One such start-up, Waga Energy, produces biomethane from landfill gas, feeding it directly into the national grid and claiming to avoid 45,000 tonnes of CO₂-equivalent emissions per year. Founded in 2015, it has raised more than €100mn, operates 13 units in France, and has plans for international expansion.
According to Romain Gentil, president of the local branch of French Tech in the Alps, Grenoble offers a perfect ecosystem for disruptive ideas. “People are looking towards start-ups more and more, because they have the tools: most of the time there is money and there are advisory networks,” he says.

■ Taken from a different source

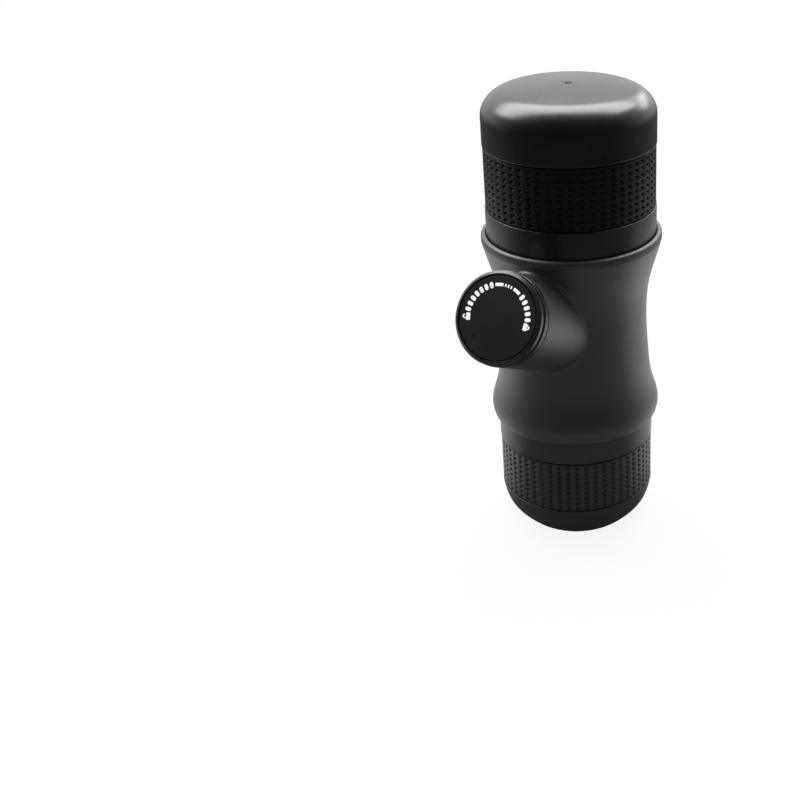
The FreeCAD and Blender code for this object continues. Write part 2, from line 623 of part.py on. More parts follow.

“The city is very ambitious, and quite restrictive, in what they require from businesses,” he adds, in reference to its low-emissions zone — the largest in France — which limits higher-polluting vehicles in Grenoble and 27 surrounding municipalities. “But they also put in place measures to help businesses adapt.”
Big companies, too, are playing their part. Global gas supplier Air Liquide pays up to 90 per cent of its staff’s public transport fares and offers financial incentives for cycling to work. Last year, it completed a new campus in nearby Sassenage with wooden buildings made from Alpine trees.
Grenoble’s model is not without its challenges, however. Advertising company JCDecaux estimated that the city would lose €600,000 a year from the commercial advertising ban — though the mayor’s office said it would be more like €150,000. And, as Gentil notes, a “delicate balance” is needed to make sure struggling businesses and residents are not left behind — a sentiment echoed by Horsfall, the skier, who admits that, for some people, road closures and car parking cuts can be frustrating.
But Piolle’s re-election as mayor in 2020 suggests that Grenoble’s populace broadly backs his plans. By empowering its citizens and pushing businesses to go green, the city may have hit on a winning formula. “Feeling part of the story is a good momentum for action,” says Piolle.